There was no dressing-room drama. Ricci, 24 and ambitious, just watched and learned. He called Modric “the strongest player I’ve ever played with” and spoke with genuine awe about his humility and intensity. When the player threatening your minutes treats every training session like a Champions League final, resentment doesn’t stand a chance.
Italy’s press box fell under the same spell. Columnist Alberto Polverosi joked that if Modric really was 40, someone should clone him. It felt less like hyperbole and more like a desperate wish.

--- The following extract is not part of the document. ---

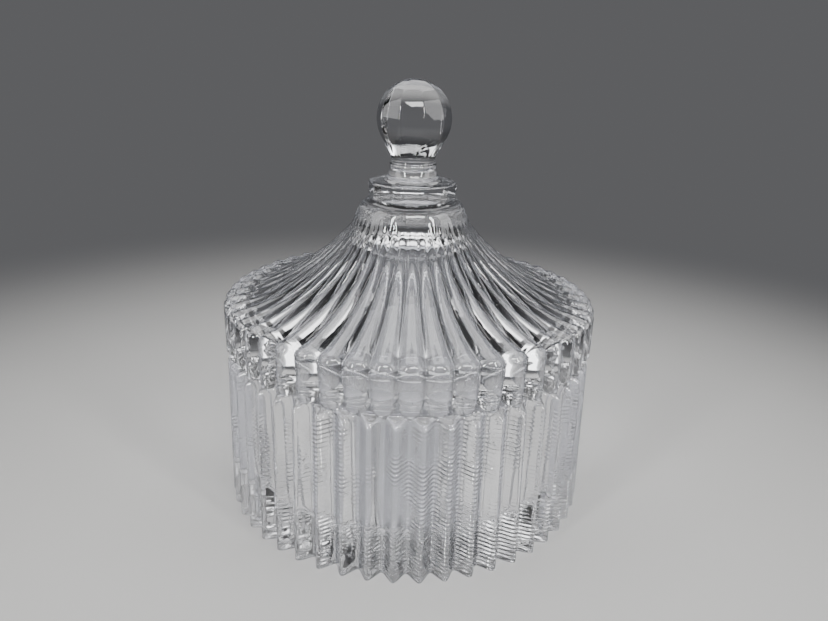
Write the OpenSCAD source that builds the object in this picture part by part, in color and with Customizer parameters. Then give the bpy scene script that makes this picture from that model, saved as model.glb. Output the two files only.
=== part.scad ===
// Lidded candle jar in clear pressed glass, shaped like a round tent.
// A tub with pointed ribs and a thick floor, and a lid with a concave ribbed roof, a scalloped
// skirt, a ten-sided collar and a ball knob. Millimetres, +Z up. The origin is the centre of the
// foot.

/* [Ribs] */
// Number of ribs round the jar and round the lid
rib_count = 50; // [44:1:56]
// Depth of the jar's ribs, from crest to valley
rib_depth = 3.3; // [2.4:0.1:3.4]
// How pointed the jar's ribs are: low for a soft wave, high for sharp crests
rib_point = 0.75; // [0.3:0.05:0.95]
// How full the lobes of the skirt are at the roof: the lobe radius over half their spacing
skirt_fill = 1.22; // [1.12:0.02:1.5]
// How full the ribs of the roof are
roof_fill = 1.14; // [1.1:0.02:1.3]

/* [Jar] */
// Diameter over the ribs at the foot
jar_d = 100; // [99.5:0.5:104]
// Height of the rim that the lid rests on
rim_h = 43.5; // [36:0.5:60]
// Thickness of the floor
floor_t = 9; // [5:0.5:14]
// Diameter of the straight inside
bore_d = 87; // [84:0.5:87.5]
// How much the ribs lean in towards the rim, in degrees
draft = 1.1; // [0:0.1:1.2]
// Distance from the rounded tops of the ribs to the rim
rim_band = 1; // [0.6:0.1:6]

/* [Lid] */
// Diameter over the lobes of the skirt
lid_d = 99; // [98:0.5:100]
// Height from the rim to the centre of the rounded edge between the skirt and the roof
skirt_h = 10.9; // [9.1:0.2:14.1]
// Distance from the rim to the lower ends of the skirt's lobes
skirt_gap = 0.3; // [0.2:0.1:2]
// Height of the scallops along the skirt's lower edge
scallop = 2.3; // [0.5:0.1:2.8]
// Rounding between the skirt and the roof
corner_r = 2.4; // [1.5:0.1:2.8]
// Radius of the roof's concave curve, along the crests of the ribs
roof_r = 50.5; // [49:0.1:52]
// Slope of the roof where it meets the skirt, in degrees
edge_slope = 9; // [8:1:11]
// Slope of the roof under the shoulder, in degrees
shoulder_slope = 52; // [50:1:54]
// Thickness of the roof, from the crests of the ribs to the hollow
roof_t = 4.8; // [4:0.1:5.6]
// Depth of the locating ring inside the jar
ring_h = 3.5; // [2:0.5:6]
// Gap between the locating ring and the jar's inside, all round
ring_gap = 0.5; // [0.3:0.1:1]
// Thickness of the locating ring
ring_t = 2.5; // [2:0.5:4]

/* [Knob] */
// Number of facets on the collar and the knob
facet_count = 10; // [8:1:12]
// Turn of the facets from the ribs, in degrees
facet_turn = -5.7; // [-18:0.1:18]
// Height of the smooth shoulder between the roof's ribs and the collar
shoulder_h = 6.6; // [6:0.1:8]
// Diameter of the collar across its corners
collar_d = 23; // [22:0.2:25]
// Diameter of the ball knob across its corners
ball_d = 19.2; // [17:0.2:20.4]
// Diameter of the neck under the ball
neck_d = 11.4; // [9:0.2:12]

/* [Hidden] */
ROUND = 120;                  // sides of a smooth circle
BORE_ROUND = 100;             // sides of the jar's inside
LOBE = [-0.6, 0, 0.6, 1];     // where the points across a rib or a lobe lie, in half pitches
VALLEY = 0.4;                 // least height of the skirt's valleys over the lobe centres
END_STEPS = 2;                // steps round a rib's rounded end
EDGE_STEPS = 3;               // steps round the roof's outer edge
ROOF_STEPS = 6;               // steps along the roof
FADE = [1.5, 2.5];            // fullness at its last two steps, where its ribs fade
BORE_STEPS = 4;               // steps round the inside corner of the floor
OVER = 1;                     // how far a cut reaches past a face

pitch = 360 / rib_count;      // angle from one rib to the next
foot_round = 0.9;             // rounding of the ribs at the foot
pad_r = 43;                   // round face that the jar stands on
pad_h = 0.15;                 // how far the ribs stay off the table
rib_end = 2.4;                // height over which the jar's ribs round off at the top
floor_round = 4;              // rounding between the floor and the inside wall
rib_top = rim_h - rim_band;
bore_r = bore_d / 2;

hem_fill = 1.012;             // fullness of the lobes at the skirt's lower edge
hem_c = centre_radius(lid_d / 2, hem_fill, 0);
hem_rib = lid_d / 2 - hem_c;
hem_z = rim_h + skirt_gap;
hem_round = 0.5;              // rounding along that edge
corner_x = lid_d / 2 - corner_r;
corner_z = rim_h + skirt_h;
roof_x = corner_x + (roof_r + corner_r) * sin(edge_slope); // centre of the roof's curve
roof_z = corner_z + (roof_r + corner_r) * cos(edge_slope);
hollow_r = roof_r + roof_t;   // radius of the roof's inner face, about that centre
hollow_h = 3.5;               // rise of the hollow under the shoulder
shoulder_r = roof_x - roof_r * sin(shoulder_slope);
shoulder_z = roof_z - roof_r * cos(shoulder_slope);
shoulder_round = 4.4;         // rounding of the shoulder
crown_r = shoulder_r - 5.6;   // radius to the centre of that rounding

collar_z = shoulder_z + shoulder_h;
collar_h = 4.3;
collar_top = collar_z + collar_h;
cove_r = 3.5;                 // hollow curve from the collar up to the neck
cove_in = 2;                  // how far it starts inside the collar's corners
neck_h = 6.3;                 // from the collar to the foot of the ball
neck_z = collar_top + neck_h;
ball_r = ball_d / 2;
ball_z = neck_z + 9.3;        // centre of the ball
sink = 0.2;                   // how deep pieces of one casting sit in each other
ring_round = 1;               // chamfer at the foot of the locating ring

// Radius of the circle through the centres of ribs of a fullness, with crests on the radius tip,
// where the outward normal is tilt degrees from level
function centre_radius(tip, fill, tilt) = tip / (1 + fill * sin(pitch / 2) * cos(tilt));

// Angles from one value to another, both included
function steps(from, to, n) = [for (k = [0:n]) from + (to - from) * k / n];

// Points on an arc about x, z
function arc(x, z, r, from, to, n) =
  [for (a = steps(from, to, n)) [x + r * cos(a), z + r * sin(a)]];

// One ring of the jar's pointed ribs, with their crests on the radius tip
function pointed(tip, z, depth) =
  [for (i = [0:rib_count - 1], c = LOBE)
    let (a = (i + c / 2) * pitch, wave = asin(rib_point * cos(180 * c)) / asin(rib_point),
         r = tip - depth * (1 - wave) / 2)
    [r * cos(a), r * sin(a), z]];

// Height of round ribs over their centres at the angle a from a rib's own plane. r: radius of the
// centres, rib: radius of the ribs
function lift(r, tilt, rib, a) =
  let (n = cos(tilt), t = tan(a), q = 1 + n * n * t * t, half_b = r * n * t * t,
       under = half_b * half_b - q * (r * r * t * t - rib * rib))
  max(VALLEY - r * (1 - cos(a)), (sqrt(max(0, under)) - half_b) / q);

// One ring of round ribs about the centre radius r, at the height z. rise: how far the valleys
// sit above the crests
function rounded(r, z, tilt, rib, rise = 0) =
  [for (i = [0:rib_count - 1], c = LOBE)
    let (a = c * pitch / 2, around = (i + 0.5) * pitch + a, h = lift(r, tilt, rib, a),
         x = (r + h * cos(tilt)) / cos(a))
    [x * cos(around), x * sin(around), z + h * sin(tilt) + rise * (1 - sqrt(1 - c * c))]];

// One ring of round ribs of a fullness, with their crests on the radius tip at the height z
function lobed(tip, z, tilt, fill, rise = 0) =
  let (r = centre_radius(tip, fill, tilt), rib = fill * sin(pitch / 2) * r)
  rounded(r, z - rib * sin(tilt), tilt, rib, rise);

// A solid whose skin runs through the rings, lowest first
module drum(rings) {
  n = len(rings[0]);
  last = (len(rings) - 1) * n;
  points = [for (ring = rings, p = ring) p];
  sides = [for (k = [0:len(rings) - 2], j = [0:n - 1])
    let (low = k * n, high = low + n, m = (j + 1) % n)
    each [[low + j, high + j, high + m], [low + j, high + m, low + m]]];
  caps = [[for (j = [0:n - 1]) j], [for (j = [n - 1:-1:0]) last + j]];
  polyhedron(points, faces = concat(sides, caps), convexity = 8);
}

// Radius of the jar's crests at the height z
function jar_tip(z) = jar_d / 2 - z * tan(draft);

module jar() {
  foot = [for (a = steps(0, 90, END_STEPS))
    let (z = pad_h + foot_round * (1 - cos(a)))
    pointed(jar_tip(z) - foot_round * (1 - sin(a)), z, rib_depth)];
  tops = [for (a = steps(0, 90, END_STEPS))
    let (z = rib_top - rib_end * (1 - sin(a)), depth = max(rib_depth * cos(a), sink / 2))
    pointed(jar_tip(z) - rib_depth + depth, z, depth)];
  rim = pointed(jar_tip(rim_h) - rib_depth + sink / 2, rim_h, sink / 2);
  color("lightcyan") difference() {
    drum(concat([pointed(pad_r, 0, 0)], foot, tops, [rim]));
    rotate_extrude($fn = BORE_ROUND) polygon(concat(
      [[0, floor_t]],
      arc(bore_r - floor_round, floor_t + floor_round, floor_round, -90, 0, BORE_STEPS),
      [[bore_r, rim_h + OVER], [0, rim_h + OVER]]));
  }
}

// Skirt with scalloped lower edge, and the ribbed roof up to the shoulder
module lid_shell() {
  hem = [rounded(hem_c, hem_z, 0, hem_rib - hem_round, scallop),
    rounded(hem_c, hem_z + hem_round, 0, hem_rib, scallop)];
  low = hem_z + hem_round;
  skirt = [for (k = [0.25, 0.5, 0.75])
    lobed(lid_d / 2, low + (corner_z - low) * k, 0, hem_fill + (skirt_fill - hem_fill) * k,
      scallop * (1 - k) * (1 - k))];
  edge = [for (a = steps(0, 90 - edge_slope, EDGE_STEPS))
    lobed(corner_x + corner_r * cos(a), corner_z + corner_r * sin(a), a, skirt_fill)];
  roof = [for (k = [1:ROOF_STEPS])
    let (s = edge_slope + (shoulder_slope - edge_slope) * k / ROOF_STEPS,
         faded = k - ROOF_STEPS + len(FADE) - 1)
    lobed(roof_x - roof_r * sin(s), roof_z - roof_r * cos(s), 90 - s,
      faded < 0 ? roof_fill : FADE[faded])];
  drum(concat([rounded(hem_c, rim_h, 0, 0)], hem, skirt, edge, roof));
}

// Smooth shoulder, cove and neck ring. Its lowest edge starts inside the glass of the roof,
// so that it grows out of the ribs where they fade.
module lid_crown() {
  out = [sin(shoulder_slope), cos(shoulder_slope)];
  down = [out[1], -out[0]];
  crest = [shoulder_r, shoulder_z];
  root = crest + 1.5 * down - out;
  cove_x = collar_d / 2 - cove_in;
  cove_z = collar_top + cove_r;
  rotate_extrude($fn = ROUND) polygon(concat(
    [[0, root[1] - OVER], [root[0], root[1] - OVER], root, crest + 0.12 * out],
    arc(crown_r, collar_z - shoulder_round, shoulder_round, 8, 80, 6),
    [[crown_r, collar_z + OVER], [cove_x, collar_top - sink]],
    arc(cove_x, cove_z, cove_r, 255, 180, 4),
    [[cove_x - cove_r, cove_z + 0.9], [neck_d / 2, cove_z + 1.2],
     [neck_d / 2, neck_z], [0, neck_z]]));
}

// Ten-sided collar and ball
module lid_knob() {
  stem_r = neck_d / 2 - sink;
  reach = norm([stem_r, ball_z - neck_z]);
  low = atan2(neck_z - ball_z, stem_r) + acos(ball_r / reach); // where the taper ends
  rotate([0, 0, facet_turn]) {
    translate([0, 0, collar_z]) cylinder(h = collar_h, d = collar_d, $fn = facet_count);
    rotate_extrude($fn = facet_count) polygon(concat(
      [[0, neck_z - OVER], [stem_r - sink, neck_z - OVER], [stem_r, neck_z]],
      arc(0, ball_z, ball_r, low, 90, 9)));
  }
}

// The hollow of the lid, through the locating ring and up under the roof
module lid_hollow() {
  edge = asin((roof_x - bore_r) / hollow_r);
  top = shoulder_slope - 4;
  roof = [for (s = steps(edge, top, 10)) [roof_x - hollow_r * sin(s), roof_z - hollow_r * cos(s)]];
  end = roof[len(roof) - 1];
  inner = bore_r - ring_gap - ring_t;
  rotate_extrude($fn = ROUND) polygon(concat(
    [[0, rim_h - ring_h - OVER], [inner, rim_h - ring_h - OVER], [inner, rim_h - 0.5],
     [bore_r, rim_h + 2.5]], roof,
    [[end[0] * 0.7, end[1] + hollow_h * 0.65], [end[0] * 0.35, end[1] + hollow_h * 0.9],
     [0, end[1] + hollow_h]]));
}

// The ring that drops into the jar's mouth and centres the lid, before it is hollowed
module lid_ring() {
  outer = bore_r - ring_gap;
  foot_z = rim_h - ring_h;
  rotate_extrude($fn = ROUND) polygon([[0, foot_z], [outer - ring_round, foot_z],
    [outer, foot_z + ring_round], [outer, rim_h + OVER], [0, rim_h + OVER]]);
}

module lid() {
  color("azure") {
    difference() {
      union() {
        lid_shell();
        lid_crown();
        lid_ring();
      }
      lid_hollow();
    }
    lid_knob();
  }
}

jar();
lid();
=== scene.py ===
"""Lidded candle jar in clear pressed glass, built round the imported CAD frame. Metres, +Z up."""
import math

import bpy
import numpy as np
from mathutils import Matrix, Vector


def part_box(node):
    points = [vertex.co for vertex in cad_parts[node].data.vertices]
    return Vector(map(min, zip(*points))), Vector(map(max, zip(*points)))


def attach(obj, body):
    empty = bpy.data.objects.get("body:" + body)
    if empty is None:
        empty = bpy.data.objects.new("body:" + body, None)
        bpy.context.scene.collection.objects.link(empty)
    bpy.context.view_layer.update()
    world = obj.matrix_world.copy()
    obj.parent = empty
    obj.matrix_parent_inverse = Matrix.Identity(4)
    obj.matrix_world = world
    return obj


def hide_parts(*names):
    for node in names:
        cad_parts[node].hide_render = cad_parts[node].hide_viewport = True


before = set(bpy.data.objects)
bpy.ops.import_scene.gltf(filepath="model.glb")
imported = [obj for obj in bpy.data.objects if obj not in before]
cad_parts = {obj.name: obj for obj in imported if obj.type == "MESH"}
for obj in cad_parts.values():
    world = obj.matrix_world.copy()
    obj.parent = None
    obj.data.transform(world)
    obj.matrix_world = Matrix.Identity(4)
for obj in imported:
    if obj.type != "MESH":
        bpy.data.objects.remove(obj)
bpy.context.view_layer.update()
MM = 0.001

# ---------------------------------------------------------------- driving dimensions
JAR_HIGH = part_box("jar")[1]
LID_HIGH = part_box("lid")[1]
JAR_R = JAR_HIGH.x              # over the ribs at the foot
RIM_Z = JAR_HIGH.z              # the lid rests here
LID_R = LID_HIGH.y              # over the lobes of the skirt
TOP_Z = LID_HIGH.z              # top of the ball knob

RIBS = 50
PITCH = 2 * math.pi / RIBS
ACROSS = 24                     # columns of mesh across one rib

# The jar
RIB_DEPTH = 3.3 * MM            # its pointed ribs
POINT = 0.75                    # 0: a soft wave; 1: sharp crests and valleys
DRAFT = math.radians(1.1)       # lean of the ribs
RIB_BAND = 1.0 * MM             # from the rib tops to the rim
RIB_END = 2.4 * MM              # height over which the ribs round off at the top
FOOT_ROUND = 0.9 * MM
PAD_R, PAD_H = 43 * MM, 0.15 * MM  # the face it stands on, and how far the ribs stay off the table
RIM_ROUND = 0.4 * MM
BORE_R = 43.5 * MM
FLOOR_T = 9.0 * MM
FLOOR_ROUND = 4.0 * MM          # between the floor and the inside wall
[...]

His performances made the numbers on his passport look fictional. He didn’t just keep up with Serie A’s tempo; he dictated it. He ran games, set rhythms, and still found the energy to press, cajole, demand. The body said 40. The football said something else entirely.
Kaka, who knew him from Real Madrid, cut through the mystery. To him, Modric was simply a “force of nature”. The Brazilian laid it out: this was a player who should have been satisfied long ago, who had won everything and more. Yet Modric still burned. He still wanted to teach, to talk, to drag team-mates into his world. He still wanted to fight.
His influence ran beyond match days. Kaka pointed to the training pitch, to the way Modric’s standards lifted those around him, to the way his presence benefitted not just Milan but Italian football as a whole. The enthusiasm, the leadership, the technique – none of it had dulled.
Allegri, unsurprisingly, was captivated. Their relationship grew so close that whispers started: perhaps Modric would slide straight into the dugout beside him as an assistant when the playing days finally ended. It sounded logical. It also hinted at a problem.
Milan became addicted to him.
When Modric fractured his cheekbone in a goalless draw with Juventus on April 26, the entire structure wobbled. He couldn’t start any of the final four league games. Milan lost three of them. Third place vanished. Fifth place and a Europa League spot was the punishment. No Champions League nights at San Siro. No anthem, no lights, no big-stage return for a club that had started to dream again.
The cost was brutal. Allegri paid with his job, dismissed after failing to secure a top-four finish. The future, which had looked like Modric orchestrating from midfield and then moving seamlessly onto the bench beside his coach, suddenly blurred.
Now his own next step is a question without a clear answer. Another season at Milan? A final year elsewhere? Or is this the summer he finally stops?
He has spoken warmly about the club, the city, the sense of belonging. Yet the pull of Madrid lingers. Reports in Spain suggest Real would gladly bring him back to the Bernabeu in a new role if he chooses to retire. The club where he became a legend is waiting, just in case this really is the end.
For the moment, Modric is keeping his cards close. What everyone can agree on is that this World Cup will almost certainly be his last major tournament with Croatia. That alone makes the image of him playing in a protective mask, in draining conditions, feel jarring. A 40-year-old conductor, face partially hidden, still trying to bend games to his will.
It sounds uncomfortable. It sounds improbable. It also sounds exactly like the kind of challenge he has spent his career embracing.
“I never really cared what anyone else said, it only further motivated me,” he said recently. It was a simple line, but it explains a lot. The doubts, the questions, the raised eyebrows at every new milestone – they have always been fuel.
So who dares write off Luka Modric now, masked and 40, on what looks like one last world stage? Not in England. They’ve seen this film before, and they know how it usually ends.